These Oven Salmon Kabobs will be your new favorite way to enjoy salmon! Exquisitely marinated and made easy in the oven, they’re perfect for summer days, rainy days, or any day when you want something a little different but a lot delicious. 

Oven salmon kabobs on a black plate with asparagus and lime.

Flavorful Salmon Skewers

Boy do I love skewer recipes. My Shish Taouk Recipe (Lebanese Chicken Skewers) and Joojeh Kabab (Persian Chicken Kabob Recipe) are two of my favorites. But this time we’re going to travel from the Middle East to Asia with these oven salmon kabobs. 

With a marinade made of ingredients like sesame oil, tamari, and sriracha, these kabobs are flavor-packed and ready to blow your taste buds away.
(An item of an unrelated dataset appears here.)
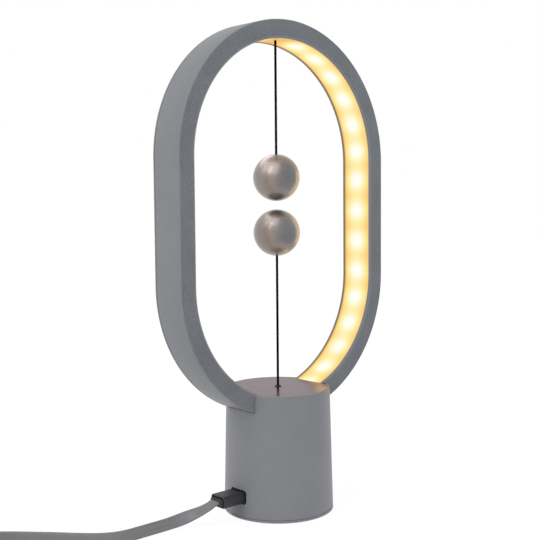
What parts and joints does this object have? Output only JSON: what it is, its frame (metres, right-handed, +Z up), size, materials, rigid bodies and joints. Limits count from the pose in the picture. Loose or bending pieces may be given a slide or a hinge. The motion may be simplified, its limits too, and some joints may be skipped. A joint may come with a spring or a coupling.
{
  "type": "magnetic balance lamp",
  "caption": "Table lamp with an upright oval light ring on a tapered round base, switched by two magnetic balls on strings",
  "frame": {"origin": "centre of the base's underside, at the foot that stands on the table", "axes": "Z up; the ring stands in the XZ plane and Y runs through it from front to back; the front is -Y and the power port faces -X"},
  "size_m": [0.2974, 0.1016, 0.2505],
  "materials": {
    "body_grey": "satin grey metallic paint with a fine grain",
    "brushed_plate": "brushed, warm grey",
    "champagne": "satin champagne-silver anodising",
    "opal_diffuser": "opal, lit warm white from behind",
    "black_string": "fine twisted cord",
    "plug_plastic": "dark grey, fine grain",
    "cable_grey": "smooth grey flat cable",
    "black_rubber": "matt",
    "black_plastic": "matt",
    "inner_plastic": "matt",
    "red_plastic": "smooth",
    "steel": "zinc-plated",
    "weight_steel": "turned",
    "magnet_nickel": "nickel-plated",
    "brass": "plain",
    "board_green": "solder resist",
    "strip_white": "white film",
    "warm_light": "phosphor yellow in a white frame",
    "red_wire": "smooth",
    "black_wire": "smooth",
    "tie_fabric": "hook-and-loop strap"
  },
  "bodies": {
    "base": {"foot_pad": "black_rubber", "bottom_cover": "body_grey", "cover_screws": "steel", "counterweight": "weight_steel", "base_shell": "body_grey", "base_top_plate": "brushed_plate", "string_guide": "black_plastic", "ring_clamp": "inner_plastic", "clamp_screws": "steel", "switch_bracket": "steel", "switch_body": "black_plastic", "switch_terminals": "brass", "switch_screws": "steel", "lever_pivot": "steel", "lever_spring": "steel", "power_board": "board_green", "board_parts": "black_plastic", "board_screws": "steel", "power_socket": "steel", "socket_tongue": "black_plastic", "switch_wires": "red_wire", "strip_wires": "black_wire", "ring_body": "body_grey", "ring_back_cover": "body_grey", "diffuser": "opal_diffuser", "light_strip": "strip_white", "lights": "warm_light", "strip_resistors": "black_plastic", "string_anchor": "steel", "anchor_cord": "black_string"},
    "upper_turn": {"upper_bend": "black_string"},
    "upper_ball": {"upper_string": "black_string", "upper_ball_cap": "champagne", "upper_ball_cup": "champagne", "upper_magnet": "magnet_nickel"},
    "lower_turn": {"lower_bend": "black_string"},
    "lower_stem": {"lower_string": "black_string"},
    "lower_ball": {"lower_knot": "black_string", "lower_ball_cap": "champagne", "lower_ball_cup": "champagne", "lower_magnet": "magnet_nickel"},
    "pull": {"pull_string": "black_string"},
    "lever": {"switch_lever": "brass"},
    "plunger": {"switch_plunger": "red_plastic"},
    "power_lead": {"plug_grip": "plug_plastic", "plug_shell": "steel", "power_cable": "cable_grey", "cable_coil": "cable_grey", "cable_tie": "tie_fabric", "big_plug_grip": "plug_plastic", "big_plug_shell": "steel", "big_plug_tongue": "strip_white"}
  },
  "joints": [
    {"name": "upper_swing_x", "type": "hinge", "parent": "base", "child": "upper_turn", "pos_m": [0, 0, 0.24065], "axis": [1, 0, 0], "range_deg": [-35, 35]},
    {"name": "upper_swing_y", "type": "hinge", "parent": "upper_turn", "child": "upper_ball", "pos_m": [0, 0, 0.24065], "axis": [0, 1, 0], "range_deg": [-35, 35]},
    {"name": "lower_sway_x", "type": "hinge", "parent": "base", "child": "lower_turn", "pos_m": [0, 0, 0.06485], "axis": [1, 0, 0], "range_deg": [-8, 8], "stiffness_Nm_per_rad": 0.03},
    {"name": "lower_sway_y", "type": "hinge", "parent": "lower_turn", "child": "lower_stem", "pos_m": [0, 0, 0.06485], "axis": [0, 1, 0], "range_deg": [-8, 8], "stiffness_Nm_per_rad": 0.03},
    {"name": "lower_ball_drop", "type": "slide", "parent": "lower_stem", "child": "lower_ball", "axis": [0, 0, -1], "range_m": [0, 0.0668], "deforming": ["lower_string"]},
    {"name": "string_slack", "type": "slide", "parent": "base", "child": "pull", "axis": [0, 0, -1], "range_m": [0, 0.0017]},
    {"name": "lever_tilt", "type": "hinge", "parent": "base", "child": "lever", "pos_m": [-0.019, 0, 0.0297], "axis": [0, 1, 0], "range_deg": [0, 5.2]},
    {"name": "plunger_travel", "type": "slide", "parent": "base", "child": "plunger", "axis": [0, 0, -1], "range_m": [0, 0.00075]},
    {"name": "plug_pull", "type": "slide", "parent": "base", "child": "power_lead", "axis": [-1, 0, 0], "range_m": [0, 0.012]}
  ],
  "couplings": [
    {"joint": "string_slack", "follows": "lower_ball_drop", "ratio": 0.02395},
    {"joint": "lever_tilt", "follows": "lower_ball_drop", "rad_per_m": 1.262},
    {"joint": "plunger_travel", "follows": "lower_ball_drop", "ratio": 0.01047}
  ]
}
Asian dishes often have a sweet element to them, so to keep things low carb, I used Lakanto monk fruit sweetener instead of maple syrup or honey.

This is a super simple recipe as the kabobs are cooked in the oven and come out perfectly moist and tender and flavorful. It’s a great option for those who don’t have access to an outdoor grill or just prefer something quick and easy!

Oven salmon kabobs on a black plate with asparagus and lime.

Why You’ll Love It

  • It’s an easy, healthy meal option that’s perfect for weeknight dinners or entertaining guests.
  • The marinade is ultra flavorful and delicious!
  • No need for an outdoor grill! These kabobs cook nice and easy in the oven.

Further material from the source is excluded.